OEMs and suppliers are also considering forming global purchasing alliances to improve the chip procurement process. Reworking and aligning on procurement practices will be critical going forward, as OEMs have historically relied more on just-in-time (JIT) inventory management while the semiconductor chip sector is known for limited short-term flexibility when it comes to changing output.

Certain manufacturers, like BMW, have fared better than other automotive companies during this chip crisis. This is in large part because it has focused more on business relationships with chip suppliers for the better part of decade – resulting in other OEMs looking at this transparent and risk mitigating business model and rethinking how to better collaborate and communicate between themselves and chip suppliers.

And because the entire process of designing, ordering, producing and delivering semiconductor chips is truly a global process, the automotive industry is certainly affected by whatever happens on the geopolitical stage. OEMs and other automotive players were pleased when the Senate passed the United States Innovation and Competition Act (USICA), which provides $50 billion for semiconductor chips to be manufactured in America. In South Korea, $450 billion has been allocated over the next several years to construct chip-building fabrication facilities (chip fabs), while Europe and Japan have also expressed desires to take over a portion of worldwide chip production. Many other countries are expected to follow this pattern across the next three years as well – a promising sign for an automotive industry that’s been pushing for ramped up production of semiconductor chips.

What Retailers Can Do Now

Even though the industry is anticipating higher new vehicle production in the months to come, for now, retailers are simply trying to navigate supply chain backlogs and inventory challenges, while also reaching a broad base of consumers. Many retailers are now targeting customers not just in their immediate area, but also regionally or nationally, with the goal of reaching those consumers who want the exact make and model they are ready to sell.

Some retailers are taking advantage of new offers from OEMs, like General Motors, that provide vouchers to customers purchasing vehicles now – and in-turn, to later return and receive luxury amenities, such as heated seats, that require semiconductor chips. With this type of offer, a customer may not receive the chip-dependent amenity right now, but they can still plan on acquiring those amenities at no extra cost once semiconductor chips are more readily available again.

Beyond all this, many retailers are now going directly to consumers for vehicle acquisition, particularly to purchase vehicles that are used but in good condition and that can be easily resold. Logistics become especially critical with such customer vehicle acquisitions. With a strategic vehicle acquisition process in place and the right logistics partner to execute the strategy, retailers can keep inventory moving, reconditioning or repairing incoming vehicles as needed and ensuring they have the types of vehicles they need to meet their customers’ demands.

Finding unique ways to source inventory like this, expanding the area in which they hunt for such inventory and making sure they have the logistics support in place to transport inventory wherever needed are all important steps retailers can take now during this transitional period – before supply chain woes are remedied and new vehicle production slowly ramps up again.

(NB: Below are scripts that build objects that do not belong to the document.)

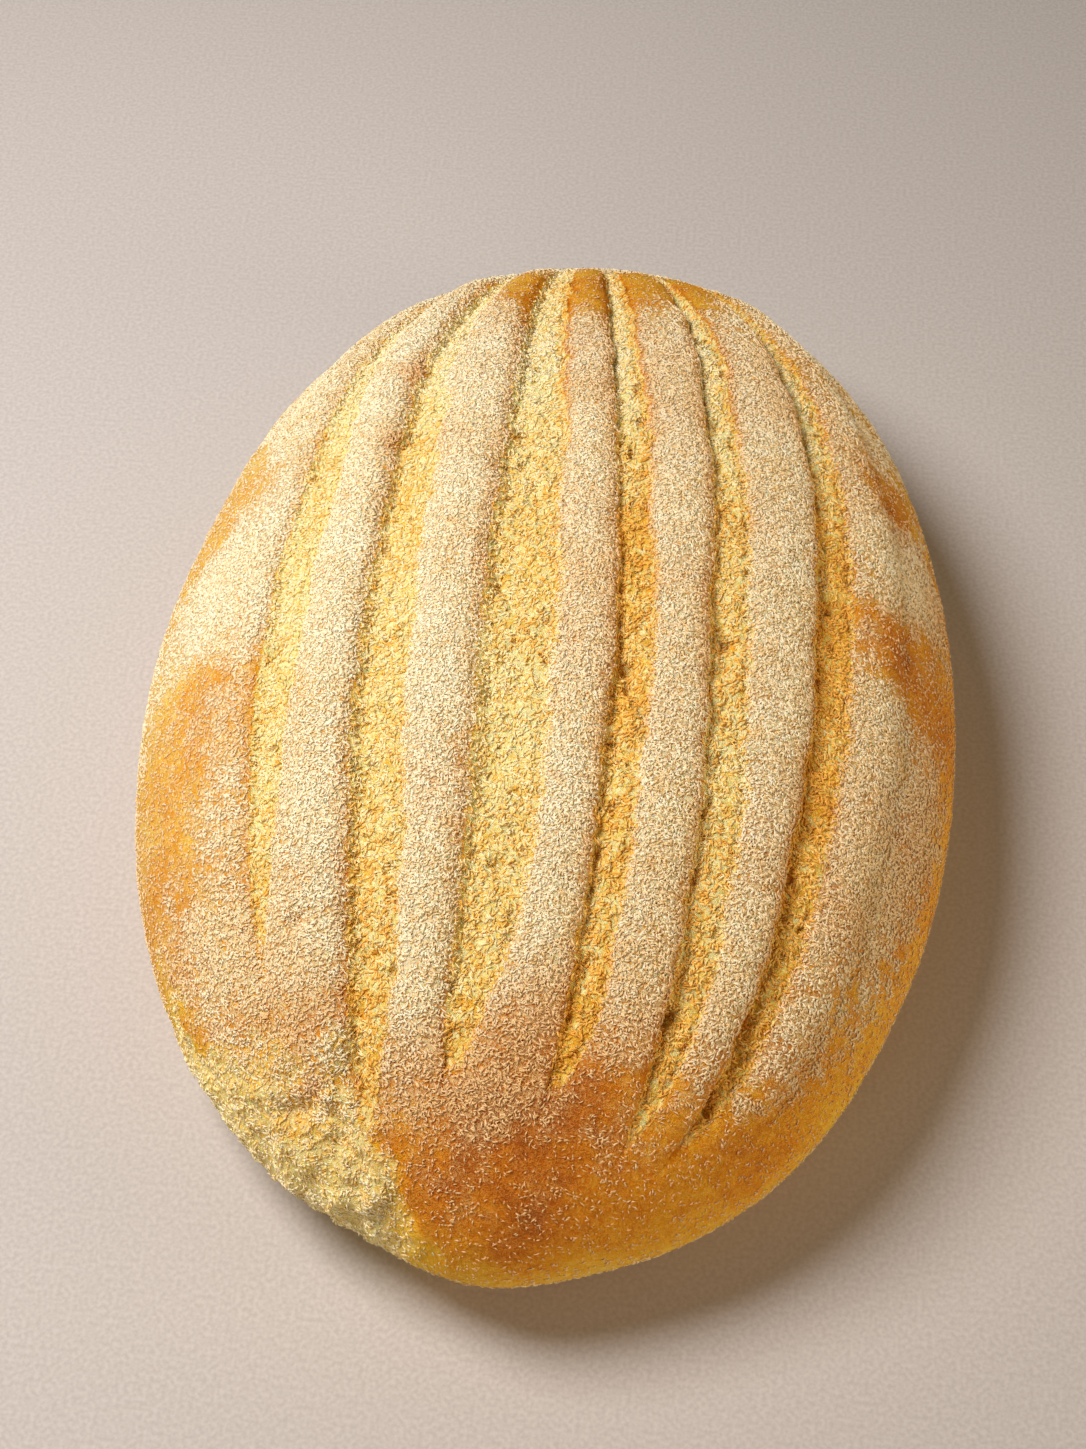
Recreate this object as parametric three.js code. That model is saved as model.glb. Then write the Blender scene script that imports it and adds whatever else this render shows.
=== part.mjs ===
// A long oval loaf of sweet yellow bread, baked free on its own flat foot.
// Six long cuts were made side by side along the crown before baking. Each opened into a groove of
// torn crumb with a steep wall on its left and a soft lip on its right, and the dough between them
// rose into rounded strips. Low on the near left the crust has split into a patch of rough crumb.
// Millimetres, +Z up. The length runs along Y with the near end at -Y, and the crown's angles are
// degrees: across runs from -90 at the left rim to 90 at the right one, along from -90 near to 90 far.
import * as THREE from 'three';

// Driving dimensions
const HALF_LENGTH = 126.3;
const HALF_WIDTH = 86;
const CROWN_HEIGHT = 71;
const GIRTH_HEIGHT = 21;
const FOOT_SHARE = 0.8;
const PLAN_POWER = 2.15;

// The plan is an oval with slow waves round it, and it swells to a blunt nose at the near end.
const OUTLINE_WAVES = [
  { turns: 2, cos: 0, sin: 0.008 },
  { turns: 3, cos: -0.0056, sin: -0.0054 },
  { turns: 4, cos: -0.0072, sin: 0.0031 },
];
const NOSE_TURN = 267.6;
const NOSE_SWELL = 0.0203;
const NOSE_SPREAD = 10;

// The cuts, from left to right. edge holds the steep wall's angle at four places, far to near, wide
// the groove's width at three, deep its depth, and the groove closes over the last `closes` degrees.
const READ_SPAN = 50;
const CUTS = [
  { edge: [-43.3, -41.1, -41.0, -48.7], wide: [5.0, 7.6, 7.6], deep: 2.0, ends: -46, closes: 44 },
  { edge: [-26.9, -25.2, -24.4, -31.8], wide: [5.6, 7.4, 9.4], deep: 2.5, ends: -65, closes: 24 },
  { edge: [-11.6, -9.1, -8.5, -12.2], wide: [7.0, 8.8, 11.6], deep: 2.7, ends: -59, closes: 34 },
  { edge: [3.4, 5.7, 7.8, 8.0], wide: [3.9, 5.0, 6.3], deep: 2.5, ends: -61, closes: 18 },
  { edge: [18.7, 18.8, 20.7, 26.9], wide: [2.9, 5.9, 7.5], deep: 2.3, ends: -66, closes: 29 },
  { edge: [33.2, 36.0, 37.2, 41.1], wide: [3.2, 6.9, 6.0], deep: 2.0, ends: -65, closes: 22 },
];
const CUT_FAR_END = 67;
const CUT_FAR_FADE = 26;
const CUT_NEAR_FADE = 26;
const CLOSED_WIDTH = 1.2;
const WALL_SHARE = 0.17;
const LIP_DROP = 0.24;
const STRIP_RISE = 1.5;
const FLANK_STRIP = 13;

// The torn patch: its top edge peaks above one turn of the plan and falls away to both sides.
const TEAR_TURN = 247.5;
const TEAR_TOP = 46;
const TEAR_LEFT = { spread: 30, fall: 18, power: 1.2 };
const TEAR_RIGHT = { spread: 15.5, fall: 24, power: 1.8 };
const TEAR_EDGE = 7;
const TEAR_SINK = 0.4;
const CRAGS = [
  { cell: 8, height: 1.2 },
  { cell: 4.5, height: 0.8 },
];

// Uneven baking: slow swells of the crust, and lumps of crumb along the floors of the grooves.
const SWELL = { cell: 38, height: 0.7 };
const FLOOR_LUMP = { cell: 6, height: 0.45 };
const SEED = 7;

// How finely the skin is divided
const STATIONS = 64;
const LEFT_FLANK_LINES = 8;
const RIGHT_FLANK_LINES = 7;
const STRIP_SHARES = [0.25, 0.62];
const FLOOR_PLACES = [0, WALL_SHARE, 0.55, 1];
const UNDER_RINGS = 6;
const TIP_FROM = 68;
const TIP_FADE = 12;

const ease = (value) => THREE.MathUtils.smoothstep(value, 0, 1);

// Seeded noise between -1 and 1 on a lattice of cells, smooth between its corners.
function corner(i, j, k) {
  const wave = Math.sin(i * 127.1 + j * 311.7 + k * 74.7 + SEED * 19.19) * 43758.5453;
  return 2 * (wave - Math.floor(wave)) - 1;
}

function noise(point, cell) {
  const low = point.clone().divideScalar(cell).floor();
  const part = point.clone().divideScalar(cell).sub(low);
  let sum = 0;
  for (const di of [0, 1]) {
    for (const dj of [0, 1]) {
      for (const dk of [0, 1]) {
        const weight = ease(di ? part.x : 1 - part.x)
          * ease(dj ? part.y : 1 - part.y)
          * ease(dk ? part.z : 1 - part.z);
        sum += weight * corner(low.x + di, low.y + dj, low.z + dk);
      }
    }
  }
  return sum;
}

// The smooth form before any relief
function outline(turn) {
  let reach = 1;
  for (const wave of OUTLINE_WAVES) {
    const angle = THREE.MathUtils.degToRad(wave.turns * turn);
    reach += wave.cos * Math.cos(angle) + wave.sin * Math.sin(angle);
  }
  const fromNose = (THREE.MathUtils.euclideanModulo(turn, 360) - NOSE_TURN) / NOSE_SPREAD;
  return reach + NOSE_SWELL * Math.exp(-fromNose * fromNose);
}

function onPlan(turn, share, height) {
  const angle = THREE.MathUtils.degToRad(turn);
  const reach = outline(turn) * share;
  return new THREE.Vector3(
    HALF_WIDTH * reach * Math.cos(angle),
    HALF_LENGTH * reach * Math.sin(angle),
    height,
  );
}

function crownPoint(across, along) {
  const a = THREE.MathUtils.degToRad(across);
  const t = THREE.MathUtils.degToRad(along);
  const side = Math.cos(t) * Math.sin(a);
  const forward = Math.sin(t);
  const up = Math.cos(t) * Math.cos(a);
  const turn = THREE.MathUtils.radToDeg(Math.atan2(forward, side));
  const share = Math.hypot(side, forward) ** (2 / PLAN_POWER);
  return onPlan(turn, share, GIRTH_HEIGHT + (CROWN_HEIGHT - GIRTH_HEIGHT) * up);
}

function underPoint(turn, drop) {
  const angle = drop * Math.PI / 2;
  const share = FOOT_SHARE + (1 - FOOT_SHARE) * Math.cos(angle);
  return onPlan(turn, share, GIRTH_HEIGHT * (1 - Math.sin(angle)));
}

function outward(point) {
  const rise = point.z - GIRTH_HEIGHT;
  const halfRise = rise > 0 ? CROWN_HEIGHT - GIRTH_HEIGHT : GIRTH_HEIGHT;
  return new THREE.Vector3(
    point.x / HALF_WIDTH ** 2,
    point.y / HALF_LENGTH ** 2,
    rise / halfRise ** 2,
  ).normalize();
}

// The cuts
function throughFour(values, place) {
  const t = THREE.MathUtils.clamp(place, -1.4, 1.4) * 1.5 + 1.5;
  const [near, nearMid, farMid, far] = [values[3], values[2], values[1], values[0]];
  const first = near + (nearMid - near) * t;
  const second = (farMid - 2 * nearMid + near) * t * (t - 1) / 2;
  const third = (far - 3 * farMid + 3 * nearMid - near) * t * (t - 1) * (t - 2) / 6;
  return first + second + third;
}

function throughThree([far, middle, near], place) {
  const slope = (far - near) / 2;
  return middle + slope * place + ((far + near) / 2 - middle) * place * place;
}

function grooveAt(cut, along) {
  const place = Math.max(along, cut.ends) / READ_SPAN;
  const open = THREE.MathUtils.clamp((along - cut.ends) / cut.closes, 0, 1);
  const width = throughThree(cut.wide, THREE.MathUtils.clamp(place, -1.2, 1.2));
  const nearFade = ease((along - cut.ends) / CUT_NEAR_FADE);
  const farFade = ease((CUT_FAR_END - along) / CUT_FAR_FADE);
  return {
    left: throughFour(cut.edge, place),
    width: Math.max(width * Math.sin(open * Math.PI / 2), CLOSED_WIDTH),
    depth: cut.deep * nearFade * farFade,
  };
}

function cutRelief(across, grooves) {
  let relief = 0;
  let stripStart = grooves[0].left - FLANK_STRIP;
  for (const groove of [...grooves, null]) {
    const stripEnd = groove ? groove.left : stripStart + FLANK_STRIP;
    if (across > stripStart && across < stripEnd) {
      const place = (across - stripStart) / (stripEnd - stripStart);
      const beside = groove ?? grooves[grooves.length - 1];
      const strength = Math.min(beside.depth / 3, 1);
      relief += STRIP_RISE * strength * Math.sin(Math.PI * place) ** 0.7;
    }
    if (groove && across >= groove.left && across <= groove.left + groove.width) {
      const place = (across - groove.left) / groove.width;
      const onWall = place < WALL_SHARE;
      const climb = ease((place - WALL_SHARE) / (1 - WALL_SHARE));
      relief -= groove.depth * (onWall ? place / WALL_SHARE : 1 - (1 - LIP_DROP) * climb);
    }
    stripStart = groove ? groove.left + groove.width : stripEnd;
  }
  return relief;
}

function inGroove(across, grooves) {
  return grooves.some(({ left, width, depth }) => (
    depth > 1 && across > left && across < left + width
  ));
}

// The torn patch and the uneven crust
function tearAt(turn, height) {
  const from = turn - TEAR_TURN;
  const side = from < 0 ? TEAR_LEFT : TEAR_RIGHT;
  const far = Math.abs(from) / side.spread;
  const top = TEAR_TOP - side.fall * far ** side.power;
  const edgeLeft = (1.15 - far) * side.spread / TEAR_EDGE;
  return ease((top - height) / TEAR_EDGE + 0.5) * ease(edgeLeft);
}

function crustRelief(point, turn) {
  const tear = tearAt(THREE.MathUtils.euclideanModulo(turn, 360), point.z);
  const aboveFoot = ease(point.z / GIRTH_HEIGHT * 2);
  let relief = SWELL.height * noise(point, SWELL.cell) - TEAR_SINK * tear;
  for (const crag of CRAGS) {
    relief += tear * crag.height * noise(point, crag.cell);
  }
  return relief * aboveFoot;
}

function turnOf(point) {
  return THREE.MathUtils.radToDeg(Math.atan2(point.y / HALF_LENGTH, point.x / HALF_WIDTH));
}

function raised(point, relief) {
  return point.clone().addScaledVector(outward(point), relief);
}

function crownVertex(across, along, grooves) {
  const base = crownPoint(across, along);
  let relief = crustRelief(base, turnOf(base)) + cutRelief(across, grooves);
  if (inGroove(across, grooves)) {
    relief += FLOOR_LUMP.height * noise(base, FLOOR_LUMP.cell);
  }
  return raised(base, relief);
}

// The lines that run from end to end follow the walls, floors and lips of the grooves, and are
// spread evenly again where they meet at the tips.
function linesAcross(grooves, along) {
  const lines = [];
  const first = grooves[0].left;
  for (let i = 0; i < LEFT_FLANK_LINES; i += 1) {
    lines.push(-90 + (first + 90) * i / LEFT_FLANK_LINES);
  }
  grooves.forEach(({ left, width }, index) => {
    const right = left + width;
    lines.push(...FLOOR_PLACES.map((place) => left + width * place));
    const next = grooves[index + 1];
    if (next) {
      lines.push(...STRIP_SHARES.map((share) => right + (next.left - right) * share));
    }
  });
  const last = lines[lines.length - 1];
  for (let i = 1; i <= RIGHT_FLANK_LINES; i += 1) {
    lines.push(last + (90 - last) * i / RIGHT_FLANK_LINES);
  }
  const towardsTip = ease((Math.abs(along) - TIP_FROM) / TIP_FADE);
  return lines.map((line, index) => {
    const even = -90 + 180 * index / (lines.length - 1);
    return line + (even - line) * towardsTip;
  });
}

function loafGeometry() {
  const vertices = [];
  const triangles = [];
  const add = (point) => vertices.push(point) - 1;

  // Crown: one row of points at each station, and a single point at either end
  const nearTip = add(crownPoint(0, -90));
  const rows = [];
  for (let station = 1; station < STATIONS; station += 1) {
    const along = -90 + 180 * station / STATIONS;
    const grooves = CUTS.map((cut) => grooveAt(cut, along));
    const lines = linesAcross(grooves, along);
    rows.push(lines.map((across) => add(crownVertex(across, along, grooves))));
  }
  const farTip = add(crownPoint(0, 90));
  const lineCount = rows[0].length;
  for (let line = 0; line < lineCount - 1; line += 1) {
    triangles.push(nearTip, rows[0][line + 1], rows[0][line]);
    for (let row = 0; row < rows.length - 1; row += 1) {
      const [a, b] = [rows[row][line], rows[row][line + 1]];
      const [c, d] = [rows[row + 1][line], rows[row + 1][line + 1]];
      triangles.push(a, b, d, a, d, c);
    }
    triangles.push(farTip, rows[rows.length - 1][line], rows[rows.length - 1][line + 1]);
  }

  // Underside: rings that go in from the rim to the flat foot, and the foot itself
  const rightRim = rows.map((row) => row[lineCount - 1]);
  const leftRim = rows.map((row) => row[0]).reverse();
  const stationTurns = rows.map((row, index) => -90 + 180 * (index + 1) / STATIONS);
  const leftTurns = stationTurns.map((turn) => 180 - turn).reverse();
  const turns = [-90, ...stationTurns, 90, ...leftTurns];
  let ring = [nearTip, ...rightRim, farTip, ...leftRim];
  for (let step = 1; step <= UNDER_RINGS; step += 1) {
    const lower = turns.map((turn) => {
      const base = underPoint(turn, step / UNDER_RINGS);
      return add(raised(base, crustRelief(base, turn)));
    });
    ring.forEach((upper, i) => {
      const next = (i + 1) % ring.length;
      triangles.push(upper, lower[next], ring[next], upper, lower[i], lower[next]);
    });
    ring = lower;
  }
  const footMiddle = add(new THREE.Vector3(0, 0, 0));
  ring.forEach((rim, i) => triangles.push(rim, footMiddle, ring[(i + 1) % ring.length]));

  const geometry = new THREE.BufferGeometry().setFromPoints(vertices);
  geometry.setIndex(triangles);
  geometry.computeBoundingBox();
  const middle = geometry.boundingBox.getCenter(new THREE.Vector3());
  geometry.translate(-middle.x, -middle.y, 0);
  geometry.computeVertexNormals();
  return geometry;
}

const crust = new THREE.MeshStandardMaterial({ color: 0xe3c48c, roughness: 0.85, metalness: 0 });
const loaf = new THREE.Mesh(loafGeometry(), crust);
loaf.name = 'loaf';

const group = new THREE.Group();
group.add(loaf);

export default group;
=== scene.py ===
import math

import bpy
import numpy as np
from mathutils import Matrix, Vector


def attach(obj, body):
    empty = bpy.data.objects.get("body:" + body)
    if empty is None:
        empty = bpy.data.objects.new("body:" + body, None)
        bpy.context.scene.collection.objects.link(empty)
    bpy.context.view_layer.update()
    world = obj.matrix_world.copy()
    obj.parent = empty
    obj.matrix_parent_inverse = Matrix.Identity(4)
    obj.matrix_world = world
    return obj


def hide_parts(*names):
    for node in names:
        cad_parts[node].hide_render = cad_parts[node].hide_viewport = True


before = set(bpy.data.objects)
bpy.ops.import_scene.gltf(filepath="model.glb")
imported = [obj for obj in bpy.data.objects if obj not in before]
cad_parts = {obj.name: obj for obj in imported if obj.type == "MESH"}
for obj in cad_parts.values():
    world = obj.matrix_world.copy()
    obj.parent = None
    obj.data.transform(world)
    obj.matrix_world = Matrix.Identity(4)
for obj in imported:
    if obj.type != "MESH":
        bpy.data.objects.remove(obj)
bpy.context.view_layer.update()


# ---------------------------------------------------------------------------------------------
# View. The loaf is seen from above its near end, a little from the right, with a portrait
# frame and a normal lens. Sizes here and below are in millimetres of the loaf's own form, whose
# middle is where its length and width cross; SHIFT carries that form to the frame's middle.
# ---------------------------------------------------------------------------------------------
MM = 0.001
SHIFT = np.array([0.52, 0.54, 0.0])
AZIMUTH = 5.0
ELEVATION = 54.0
DISTANCE = 503.4
AIM = np.array([-1.45, -8.45, 30.0])
LENS = 60.0
SENSOR = 36.0


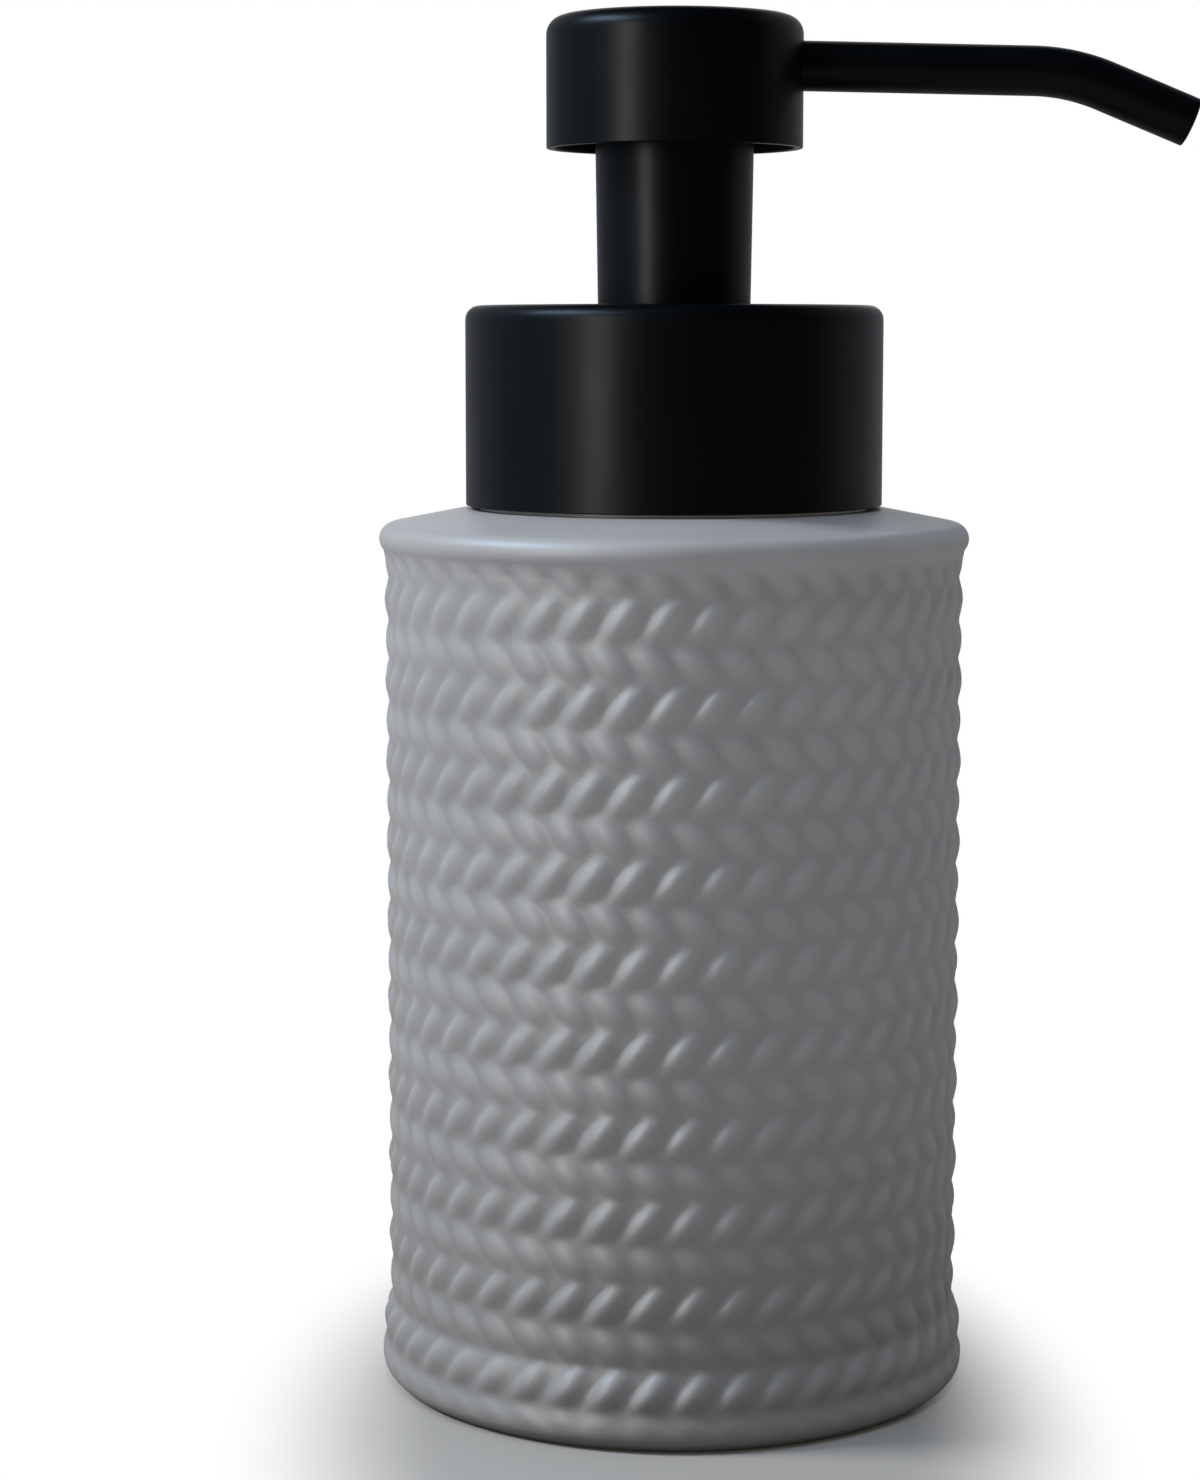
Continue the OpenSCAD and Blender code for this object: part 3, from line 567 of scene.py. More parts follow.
def closed_foam(finish):
    """Die-cut closed-cell polyethylene foam: chalky white, dimpled by its cells."""
    material, tree, shader = new_material("closed_cell_polyethylene_foam")
    place = add_node(tree, "ShaderNodeTexCoord").outputs["Object"]
    # Cells 0.45 mm across
    cells = add_node(tree, "ShaderNodeTexVoronoi", {"Vector": place, "Scale": 2200.0})
    base = hex_to_linear(finish.foam)
    mixed = add_node(tree, "ShaderNodeMix", {0: cells.outputs["Distance"], 6: base,
                                             7: [0.8 * c for c in base[:3]] + [1.0]},
                     data_type="RGBA")
    tree.links.new(mixed.outputs["Result"], shader.inputs["Base Color"])
    bump = add_node(tree, "ShaderNodeBump", {"Strength": 0.4, "Distance": 0.08 * MM,
                                             "Height": cells.outputs["Distance"]}, invert=True)
    tree.links.new(bump.outputs[0], shader.inputs["Normal"])
    shader.inputs["Roughness"].default_value = 0.85
    return material


def silicone(finish):
    """Moulded silicone of the air valve: soft, slightly dusty, with a faint bloom."""
    material, tree, shader = new_material("moulded_silicone")
    place = add_node(tree, "ShaderNodeTexCoord").outputs["Object"]
    # Bloom in patches about 2 mm across
    bloom = add_node(tree, "ShaderNodeTexNoise", {"Vector": place, "Scale": 480.0, "Detail": 3.0})
    base = hex_to_linear(finish.rubber)
    mixed = add_node(tree, "ShaderNodeMix", {0: bloom.outputs["Fac"], 6: base,
                                             7: [0.85 * c for c in base[:3]] + [1.0]},
                     data_type="RGBA")
    tree.links.new(mixed.outputs["Result"], shader.inputs["Base Color"])
    gloss = add_node(tree, "ShaderNodeMapRange", {0: bloom.outputs["Fac"], 3: 0.45, 4: 0.65})
    tree.links.new(gloss.outputs["Result"], shader.inputs["Roughness"])
    shader.inputs["IOR"].default_value = 1.41
    shader.inputs["Sheen Weight"].default_value = 0.15
    return material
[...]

Many logistics providers offer more than just transport options including service offerings like vehicle storage, reconditioning, title and registration and more. Ideally, retailers will partner with a provider that can help expand their services, customize a logistics program to move inventory fast and increase speed to market. A well-established, smooth running logistics program can keep vehicle inventory moving in and out, ensure repairs or maintenance occurs where needed and, if a retailer requests additional servicing like detailing or title and registration, that vehicles are made fully ready-to-drive before they ever head to their destination.